On 24 May, Kinnock was interviewed by David Frost and claimed that Labour's alternative defence strategy in the event of a Soviet attack would be "using the resources you've got to make any occupation totally untenable". In a speech two days later Thatcher attacked Labour's defence policy as a programme for "defeat, surrender, occupation, and finally, prolonged guerrilla fighting ... I do not understand how anyone who aspires to Government can treat the defence of our country so lightly".

During the 1987 election campaign, the Conservative Party (under the leadership of Margaret Thatcher) issued attack posters claiming that the Labour Party wanted the book Young, Gay and Proud to be read in schools, as well as Police: Out of School, The Playbook for Kids about Sex, and The Milkman's on his Way, which, according to the Monday Club's Jill Knight MP – who introduced Section 28 and later campaigned against same-sex marriage – were being taught to "little children as young as five and six", which contained "brightly coloured pictures of little stick men showed all about homosexuality and how it was done", and "explicitly described homosexual intercourse and, indeed, glorified it, encouraging youngsters to believe that it was better than any other sexual way of life".

Endorsements 
The following newspapers endorsed political parties running in the election in the following ways:

Opinion polling

Timeline
The Prime Minister Margaret Thatcher visited Buckingham Palace on 11 May and asked the Queen to dissolve Parliament on 18 May, announcing that the election would be held on 11 June. The key dates were as follows:

Results
The Conservatives were returned by a second landslide victory after their first in 1983, with a comfortable majority, down slightly on 1983 with a swing of 1.5% towards Labour. This marked the first time since the passing of the Great Reform Act in 1832 that a party leader had won three consecutive elections, although the Conservative Party had won three consecutive contests in the 1950s under different leaders (Churchill in 1951, Eden in 1955 and Macmillan in 1959) and early in the century, the Liberals also had three successive wins under two leaders (Henry Campbell Bannerman in 1906 and H. H. Asquith twice in 1910). The Conservative lead over Labour of 11.4% was the second-greatest for any governing party since the Second World War; only being bettered by the previous 1983 result.

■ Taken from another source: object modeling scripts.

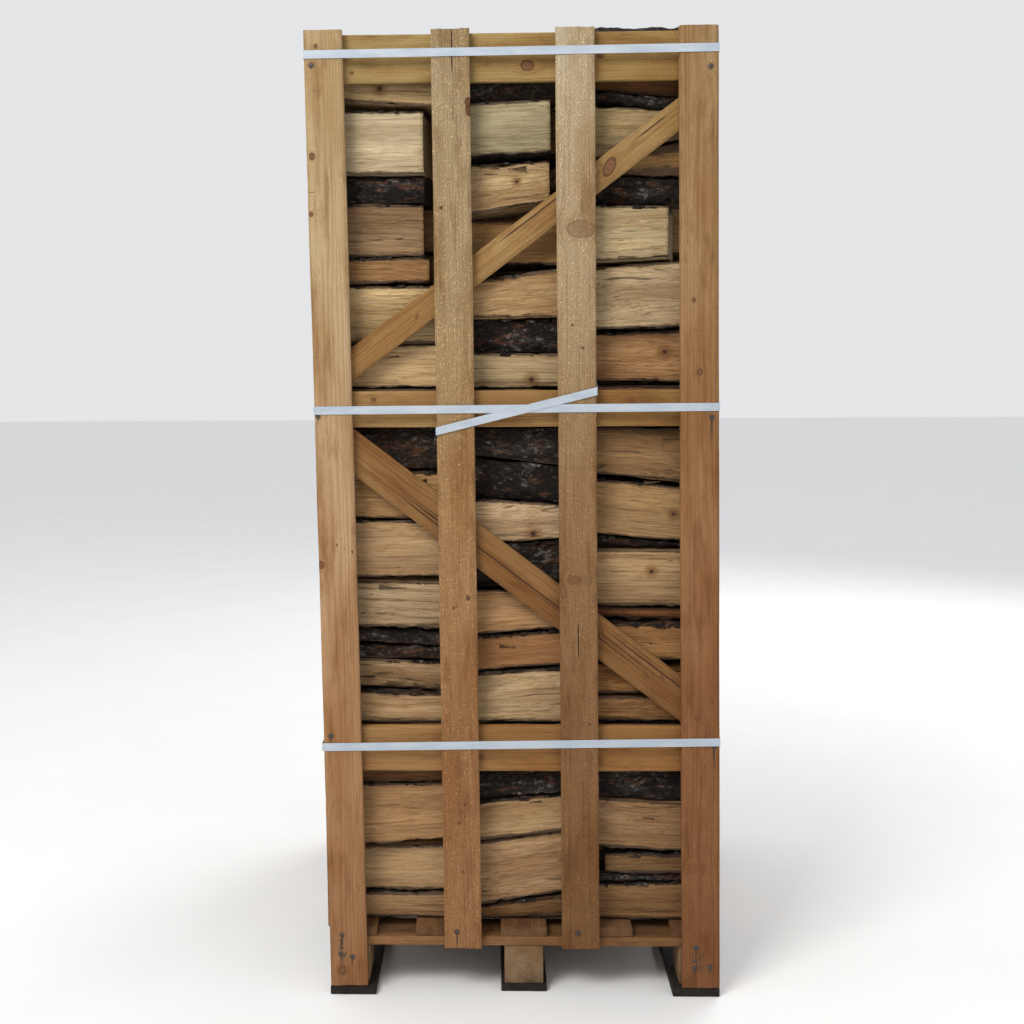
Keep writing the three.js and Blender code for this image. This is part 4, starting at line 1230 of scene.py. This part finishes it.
    # the logs between, laid in rough layers as wedges that nest point up and point down
    cores = []
    seen = column != "middle"
    for k in range(layers):
        cuts = [(front_edge[k], front_edge[k + 1])]
        point_up = chance.random() < 0.5
        while max(cuts[-1]) < min(back_edge[k], back_edge[k + 1]) - 0.105:
            wide, narrow = chance.uniform(0.075, 0.125), chance.uniform(0.003, 0.028)
            if chance.random() < 0.2:
                narrow = wide * chance.uniform(0.7, 1.0)
            low_step, high_step = (wide, narrow) if point_up else (narrow, wide)
            cuts.append((cuts[-1][0] + low_step, cuts[-1][1] + high_step))
            point_up = not point_up
        if back_edge[k] - cuts[-1][0] + back_edge[k + 1] - cuts[-1][1] < 0.07 and len(cuts) > 1:
            cuts.pop()
        cuts.append((back_edge[k], back_edge[k + 1]))
        for (low_a, high_a), (low_b, high_b) in zip(cuts, cuts[1:]):
            corners = [(high_a, layer_line(k + 1, high_a)), (low_a, layer_line(k, low_a)),
                       (low_b, layer_line(k, low_b)), (high_b, layer_line(k + 1, high_b))]
            if high_b - high_a < 0.012:
                corners = [((high_a + high_b) / 2, layer_line(k + 1, high_a)), *corners[1:3]]
                barked = 1
            elif low_b - low_a < 0.012:
                corners = [corners[0], ((low_a + low_b) / 2, layer_line(k, low_a)), corners[3]]
                barked = 2
            else:
                barked = 3 if high_b - high_a > low_b - low_a else 1
            group = np.array(corners)
            sides = len(group)
            centre = group.mean(0)
            away = group - centre
            group = centre + away * (1 - 0.0022 / np.linalg.norm(away, axis=1))[:, None]
            if chance.random() < 0.45:
                barked = -1
            bulge = [-0.012] * sides
            if barked >= 0:
                tuck = chance.uniform(0.004, 0.013)
                for corner in (barked, (barked + 1) % sides):
                    group[corner, 1] += tuck * (1 if group[corner, 1] < centre[1] else -1)
                span = np.linalg.norm(group[(barked + 1) % sides] - group[barked])
                bulge[barked] = tuck / max(span, 0.03)
            kinds = [int(i == barked) for i in range(sides)]
            first, final = log_ends(group[:, 1].min(), group[:, 1].max())
            heart = group[(barked + 2) % sides] if barked >= 0 else group[0]
            light = chance.random()
            tone = (140 + 50 * light, 108 + 52 * light, 68 + 54 * light)
            count, stations, rough = (28, 6, 0.9) if seen or k == layers - 1 else (10, 2, 0.5)
            twist = chance.uniform(-0.0015, 0.0015, group.shape)
            skew = tuple(chance.uniform(-0.004, 0.004, 2))
            coarse = float(chance.uniform(0.2, 0.9))
            cores.append(cut_log(group, group + twist, kinds, bulge, (first, final), tone,
                                 600 + len(cores) + 400 * order, count=count, stations=stations,
                                 rough=rough, heart=heart, skew=skew, coarse=coarse))
    half = len(cores) // 2
    stack_piece(f"firewood_{column}_core_front", cores[:half], column)
    stack_piece(f"firewood_{column}_core_back", cores[half:], column)

low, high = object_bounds()
{"cad": [list(cad_low), list(cad_high)], "visual": [list(low), list(high)]}
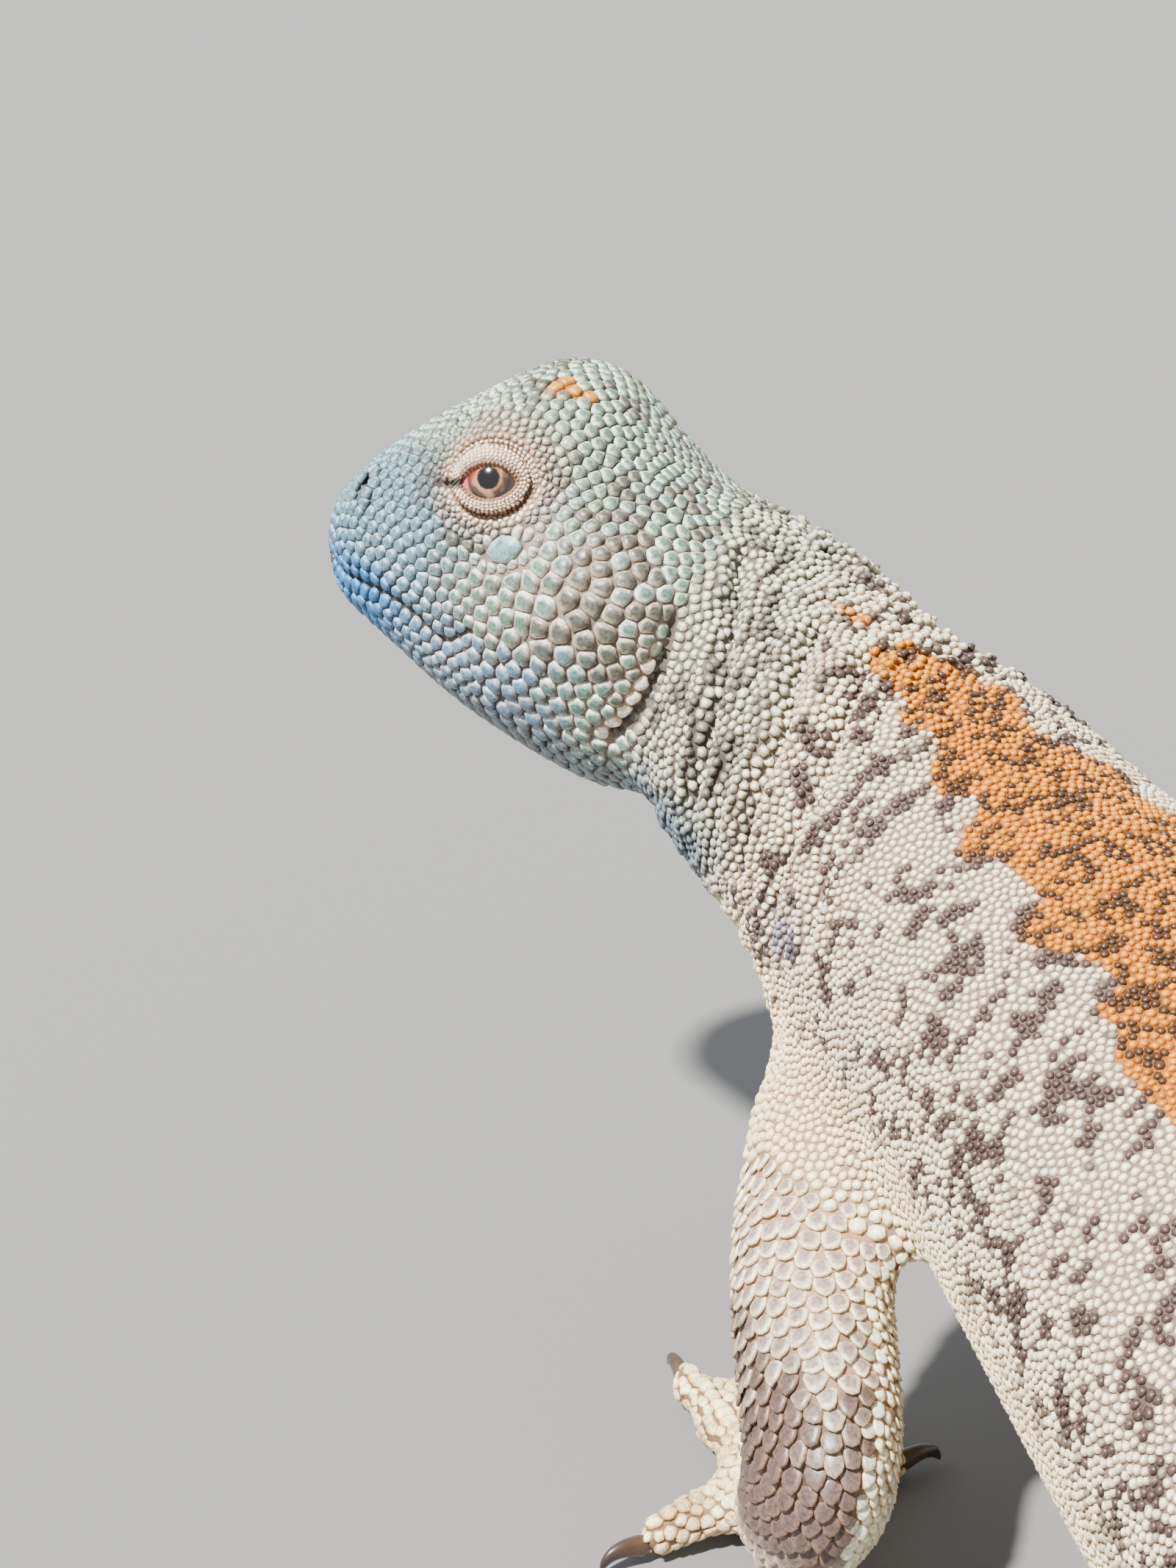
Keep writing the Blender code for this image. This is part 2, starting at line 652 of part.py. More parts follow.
def body_cuts():
    """Place, direction and breadth of each cut through the neck and the tail."""
    back = head_matrix().to_3x3() @ Vector((0, 1, 0))
    cuts = [(on_head(0, HEAD_CUT_BACK, 0), back, BODY_CUT_BREADTH)]
    cuts.append((Vector(NECK_CUT[0]) * MM, Vector(NECK_CUT[1]), BODY_CUT_BREADTH))
    tail = tail_rows()
    for number in TAIL_CUT_WHORLS:
        row, along, _, _ = at_share(tail, tail_cut_share(number))
        cuts.append((Vector(row[:3]), Vector(along), BODY_CUT_BREADTH))
    return cuts


def limb_cuts(limb):
    """Place, direction and breadth of the cuts at a limb's root, at its middle joint and above its foot."""
    line = np.array(limb["line"])[:, :3] * MM
    root_place, root_direction = limb["root_cut"]
    places = (Vector(root_place) * MM, Vector(line[3]), Vector(line[5]))
    directions = (Vector(root_direction), Vector(line[4] - line[2]), Vector(limb["foot_cut"]))
    return [(place, direction, breadth * MM)
            for place, direction, breadth in zip(places, directions, limb["breadths"])]


def cutting_boxes(thickness):
    """The thin slabs that part the animal, the floor, and the boxes that end each digit flat."""
    cuts = body_cuts()
    for limb in LIMBS.values():
        cuts += limb_cuts(limb)
    boxes = [box("slab", place, direction, (thickness, size, size)) for place, direction, size in cuts]
    boxes.append(box("floor", (0, 0, -FLOOR_SIZE[0] / 2), (0, 0, 1), FLOOR_SIZE))
    for limb in LIMBS.values():
        for tip in limb["tips"]:
            start, away = claw_start(limb["palm"], tip)
            size = (2 * TRIM_REACH, TRIM_BREADTH, TRIM_BREADTH)
            boxes.append(box("trim", start + away * TRIM_REACH, away, size))
    return boxes


def bounds(thing):
    places = np.array([thing.matrix_world @ v.co for v in thing.data.vertices])
    return places.min(axis=0), places.max(axis=0)


def cut_clear(thing, thickness):
    """Cut the slabs, floor and trims that reach a piece from it."""
    low, high = bounds(thing)
    near = []
    for cutter in cutting_boxes(thickness):
        cutter_low, cutter_high = bounds(cutter)
        if (cutter_low < high).all() and (low < cutter_high).all():
            near.append(cutter)
        else:
            bpy.data.objects.remove(cutter, do_unlink=True)
    boolean(thing, near, "DIFFERENCE")
    keep_largest(thing)


def piece_places():
    """A point near the middle of each piece that the thin cuts leave."""
    places = {"head": on_head(0, HEAD_LENGTH / 2, 0), "neck": Vector(BODY_SECTIONS[0][:3]) * MM,
              "torso": Vector(BODY_SECTIONS[6][:3]) * MM}
    ends = [tail_cut_share(number) for number in TAIL_CUT_WHORLS] + [1.0]
    tail = tail_rows()
    for i in range(len(TAIL_CUT_WHORLS)):
        row, _, _, _ = at_share(tail, (ends[i] + ends[i + 1]) / 2)
        places[f"tail_{i + 1}"] = Vector(row[:3])
    for side, limb in LIMBS.items():
        line = np.array(limb["line"])[:, :3] * MM
        names = limb["names"]
        places[f"{names[0]}_{side[0]}"] = Vector((line[2] + line[3]) / 2)
        places[f"{names[1]}_{side[0]}"] = Vector(line[4])
        tips = np.mean(np.array(limb["tips"]), axis=0) * MM
        places[f"{names[2]}_{side[0]}"] = Vector((tips[0], tips[1], 2 * MM))
    return places


def part_animal(whole):
    """Part the whole by thin cuts, and name each piece by the place where it lies."""
    boolean(whole, cutting_boxes(GAP / 2), "DIFFERENCE", ("MANIFOLD",))
    work = bmesh.new()
    work.from_mesh(whole.data)
    groups = [g for g in loose_groups(work) if len(g) > SCRAP_POINTS]
    middles = [Vector(np.mean([v.co for v in g], axis=0)) for g in groups]
    pieces = {}
    for name, place in piece_places().items():
        nearest = min(range(len(groups)), key=lambda i: (middles[i] - place).length)
        kept = set(v.index for v in groups[nearest])
        own = work.copy()
        own.verts.ensure_lookup_table()
        bmesh.ops.delete(own, geom=[v for v in own.verts if v.index not in kept], context="VERTS")
        mesh = bpy.data.meshes.new(name)
        own.to_mesh(mesh)
        own.free()
        pieces[name] = bpy.data.objects.new(name, mesh)
        bpy.context.scene.collection.objects.link(pieces[name])
    work.free()
    bpy.data.objects.remove(whole, do_unlink=True)
    print("pieces", len(groups), "named", len(pieces))
    for name, piece in pieces.items():
        thin_out(piece, BUDGET[name.split("_")[0]])
        cut_clear(piece, GAP)
    return pieces


def lens_prism(hand):
    """The opening between the lids: a lens outline from the middle of the eye outwards."""
    half_length, half_height = LID_OPENING
    outline = []
    for turn in np.linspace(0, 2 * math.pi, 16, endpoint=False):
        flat = math.sin(turn) * abs(math.sin(turn)) ** 0.35
        outline.append((half_length * math.cos(turn), half_height * flat))
    place = eye_frame(hand)
    rings = [[np.array(place @ Vector((x, y, out))) for x, y in outline] for out in (0.0, 3 * EYE_RADIUS)]
    return loft("opening", rings)


def mouth_groove(head):
    """A thin tube along the line of the mouth, from one corner round the snout to the other."""
    inside = bmesh.new()
    inside.from_mesh(head.data)
    surface = BVHTree.FromBMesh(inside)
    inside.free()
    line = []
    for turn in np.linspace(-MOUTH_SWEEP, MOUTH_SWEEP, 23):
        share = abs(turn) / MOUTH_SWEEP
        height = MOUTH_FRONT_HEIGHT + (MOUTH_CORNER_HEIGHT - MOUTH_FRONT_HEIGHT) * share ** 2
        middle = on_head(0, MOUTH_MIDDLE_BACK, height)
        outward = head_matrix().to_3x3() @ Vector((math.sin(turn), -math.cos(turn), 0))
        place, _, _, _ = surface.ray_cast(middle, outward)
        line.append(np.array(place))
    rows = np.column_stack([np.array(line), np.full((len(line), 3), MOUTH_GROOVE)])
    return swept("groove", rows, 1.0, 5)


def carve_head(head):
    """Cut the eye sockets, the openings between the lids, the nostrils, the ears and the mouth line."""
    cutters = [mouth_groove(head)]
    turn = head_matrix().to_3x3().to_4x4()
    for hand in (-1, 1):
        socket = EYE_RADIUS + GAP
        cutters.append(ball("socket", eye_frame(hand) @ Matrix.Diagonal((socket, socket, socket, 1)), 8))
        cutters.append(lens_prism(hand))
        nostril = Matrix.Translation(on_head(hand * NOSTRIL_SIDE, NOSTRIL_BACK, NOSTRIL_HEIGHT))
        cutters.append(ball("nostril", nostril @ turn @ Matrix.Diagonal((*NOSTRIL_SIZE, 1)), 4))
        ear = Matrix.Translation(on_head(hand * EAR_SIDE, EAR_BACK, EAR_HEIGHT)) @ turn
        ear = ear @ Matrix.Rotation(EAR_LEAN, 4, "X") @ Matrix.Diagonal((*EAR_SIZE, 1))
        cutters.append(ball("ear", ear, 5))
    boolean(head, cutters, "DIFFERENCE")
    keep_largest(head)


def make_spine(place, along, outward, length, width, lean):
    """A tapered keel that leans back from the surface, with its root sunk in."""
    point = along * math.cos(lean) + outward * math.sin(lean)
    across = np.cross(outward, along)
    over = np.cross(point, across)
    if over @ outward < 0:
        over = -over
    start = place - outward * SPINE_ROOT - point * 0.15 * length
    rings = []
    for share, breadth, height in SPINE_RINGS:
        middle = start + point * (length + SPINE_ROOT) * share
        half, tall = width / 2 * breadth, SPINE_HEIGHT_SHARE * width / 2 * height
        rings.append([middle + across * half, middle + over * tall, middle - across * half, middle - over * tall])
    tip = place + point * length
    tip[2] = max(tip[2], GAP)
    points = rings[0] + rings[1] + [tip]
    faces = [(0, 1, 2, 3)]
    for j in range(4):
        k = (j + 1) % 4
        faces.append((j, k, 4 + k, 4 + j))
        faces.append((4 + j, 4 + k, 8))
    return mesh_object("spine", points, faces)


def make_whorl(number, draw):
    """One ring of spines over the back and sides of the tail."""
    gap = (whorl_share(number + 1) - whorl_share(number)) * TAIL_LENGTH
    row, along, left, up = at_share(tail_rows(), whorl_share(number))
    flat = section(240, row[3], row[4], row[5], BODY_FULLNESS)
    turn = np.linspace(0, 2 * math.pi, 240, endpoint=False) - math.pi / 2
    turn = (turn + math.pi) % (2 * math.pi) - math.pi
    order = np.argsort(turn)
    order = order[np.abs(turn[order]) <= SPINE_ARC]
    curve = flat[order]
    run = np.concatenate([[0], np.cumsum(np.linalg.norm(np.diff(curve, axis=0), axis=1))])
    count = max(5, round(run[-1] / SPINE_SPACING))
    width = run[-1] / count * SPINE_CROWDING
    cut_next = number + 1 in TAIL_CUT_WHORLS
    spines = []
    for i in range(count):
        spot = run[-1] * (i + 0.5) / count
        x, z = np.interp(spot, run, curve[:, 0]), np.interp(spot, run, curve[:, 1])
        ahead = np.interp(spot + MM, run, curve[:, 0]), np.interp(spot + MM, run, curve[:, 1])
        behind = np.interp(spot - MM, run, curve[:, 0]), np.interp(spot - MM, run, curve[:, 1])
        slope = np.subtract(ahead, behind)
        normal = np.array([-slope[1], slope[0]])
        normal *= np.sign(normal @ (x, z)) / np.linalg.norm(normal)
        outward = normal[0] * left + normal[1] * up
        length = gap * SPINE_LENGTH_SHARE * (1 + SPINE_SIDE_GAIN * abs(normal[0])) * draw.uniform(0.92, 1.06)
        if cut_next:
            length = gap * SPINE_LENGTH_BY_CUT
        lean = SPINE_LEAN + math.radians(draw.uniform(-3, 3))
        place = row[:3] + x * left + z * up
        spines.append(make_spine(place, along, outward, length, width, lean))
    return spines


def dress_tail(pieces):
    """Fuse the whorls of spines to the lengths of the tail."""
    draw = random.Random(SEED)
    starts = list(TAIL_CUT_WHORLS) + [WHORLS]
    for i in range(len(TAIL_CUT_WHORLS)):
        spines = []
        for number in range(starts[i], starts[i + 1]):
            spines += make_whorl(number, draw)
        piece = pieces[f"tail_{i + 1}"]
        boolean(piece, spines, "UNION")
        keep_largest(piece)


def finish(thing, finish_name, root):
    thing.data.materials.clear()
    thing.data.materials.append(material(finish_name))
    thing.data.shade_smooth()
    thing.data.set_sharp_from_angle(angle=math.radians(50))
    thing.parent = root


def main():
    clear_scene()
    pieces = part_animal(whole_animal())
    carve_head(pieces["head"])
    dress_tail(pieces)
    for name, hand in (("eye_right", -1), ("eye_left", 1)):
        pieces[name] = ball(name, eye_frame(hand) @ Matrix.Diagonal((EYE_RADIUS, EYE_RADIUS, EYE_RADIUS, 1)), 7)
    for side, limb in LIMBS.items():
        for i, tip in enumerate(limb["tips"]):
            name = f"claw_{limb['names'][2]}_{side[0]}_{i + 1}"
            pieces[name] = make_claw(name, limb["palm"], tip)
    places = np.array([bounds(piece) for piece in pieces.values()])
    low, high = places[:, 0].min(axis=0), places[:, 1].max(axis=0)
    root = bpy.data.objects.new("uromastyx", None)
    bpy.context.scene.collection.objects.link(root)
    root.location = (-(low[0] + high[0]) / 2, -(low[1] + high[1]) / 2, -low[2])
    for name, piece in pieces.items():
        piece.name = name
        finish(piece, FINISHES[name.split("_")[0]], root)
    counts = {name: sum(len(p.vertices) - 2 for p in piece.data.polygons) for name, piece in pieces.items()}
    print("triangles", sum(counts.values()), counts)


main()
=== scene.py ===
# Ornate spiny-tailed lizard at life size: one skin over the solids, then scales, eyes, claws and tail spines.
# Shapes are worked out in millimetres from the middle of the chest, and put in the frame's metres at the end.
import math

import bmesh
import bpy
import numpy as np
from mathutils import Matrix, Vector
from mathutils.bvhtree import BVHTree
from mathutils.kdtree import KDTree


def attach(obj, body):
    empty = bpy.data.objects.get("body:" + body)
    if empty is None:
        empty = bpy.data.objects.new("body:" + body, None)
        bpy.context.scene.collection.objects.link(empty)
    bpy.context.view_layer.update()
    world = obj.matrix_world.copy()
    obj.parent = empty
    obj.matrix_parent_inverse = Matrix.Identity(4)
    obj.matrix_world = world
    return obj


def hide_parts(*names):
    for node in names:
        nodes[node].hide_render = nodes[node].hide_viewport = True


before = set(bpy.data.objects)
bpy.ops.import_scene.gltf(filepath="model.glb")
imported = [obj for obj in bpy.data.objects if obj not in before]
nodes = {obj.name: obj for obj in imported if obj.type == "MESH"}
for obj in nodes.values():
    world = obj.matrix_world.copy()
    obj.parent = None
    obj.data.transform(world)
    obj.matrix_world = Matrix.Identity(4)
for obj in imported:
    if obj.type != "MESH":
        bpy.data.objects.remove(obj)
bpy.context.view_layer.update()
mm = 0.001
photoHeight = 2133          # pixels

head = {
    "place": (4.2, -30.1, 57.2), "turn": 40.5, "lift": 16.6, "tilt": -3.9, "length": 34.5,
    "eyeSide": 9.3, "eyeBack": 15.7, "eyeHeight": 9.0, "eyeRadius": 3.2, "eyeAxis": (0.955, 0.10, 0.28),
    "lidSlant": 22,
}
headTurn = np.array(Matrix.Rotation(math.radians(head["turn"]), 3, "Z")
                    @ Matrix.Rotation(math.radians(-head["lift"]), 3, "X")
                    @ Matrix.Rotation(math.radians(head["tilt"]), 3, "Y"))


def onHead(side, back, height):
    return np.array(head["place"]) + headTurn @ np.array([side, back - head["length"], height])


def headPlaces(points):     # to the left, behind the snout tip, and up, for each point
    return (points - np.array(head["place"])) @ headTurn + (0, head["length"], 0)


def unit(rows):
    return rows / np.maximum(np.linalg.norm(rows, axis=-1, keepdims=True), 1e-12)


def eyeFrame(hand):         # columns: along the lids to the snout, up across them, and out of the head
    axis = unit(headTurn @ np.array([hand * head["eyeAxis"][0], *head["eyeAxis"][1:]]))
    slant = math.radians(head["lidSlant"])
    forward = headTurn @ np.array([0, -math.cos(slant), -math.sin(slant)])
    along = unit(forward - axis * (forward @ axis))
    return onHead(hand * head["eyeSide"], head["eyeBack"], head["eyeHeight"]), np.stack(
        [along, hand * np.cross(along, axis), axis], 1)


def nodePoints(name):
    return np.array([v.co for v in nodes[name].data.vertices]) / mm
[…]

The BBC announced the result at 02:35. Increasing polarisation marked divisions across the country; the Conservatives dominated Southern England and took additional seats from Labour in London and the rest of the South, but performed less well in Northern England, Scotland and Wales, losing many of the seats they had won there at previous elections. Yet the overall result of this election proved that the policies of Margaret Thatcher retained significant support, with the Conservatives given a third convincing majority.

Despite initial optimism and the professional campaign run by Neil Kinnock, the election brought only twenty additional seats for Labour from the 1983 Conservative landslide. In many southern areas, the Labour vote actually fell, with the party losing seats in London. However, it represented a decisive victory against the SDP–Liberal Alliance and marked out the Labour Party as the main contender to the Conservative Party. This was in stark contrast to 1983, when the Alliance almost matched Labour in terms of votes; although Labour had almost 10 times as many seats as the Alliance due to the structure of the First-Past-The-Post voting system.

The result for the Alliance was a disappointment, in that they had hoped to overtake Labour as the Official Opposition in the UK in terms of vote share. Instead, they lost Roy Jenkins' seat and saw their vote share drop by almost 3%, with a widening gap of 8% between them and the Labour Party (compared to a 2% gap four years before). These results would eventually lead to the end of the Alliance and the birth of the Liberal Democrats.

Most of the prominent MPs retained their seats. Notable losses included: Enoch Powell (the controversial former Conservative Cabinet Minister who had defected to the Ulster Unionist Party) and two Alliance members: Liberal Clement Freud and former SDP leader Roy Jenkins (a former Labour Home Secretary and Chancellor of the Exchequer). Neil Kinnock increased his share of the vote in Islwyn by almost 12%. Margaret Thatcher increased her share of the vote in her own seat in Finchley, but the Labour vote increased in the Prime Minister's constituency; thereby slightly reducing her majority.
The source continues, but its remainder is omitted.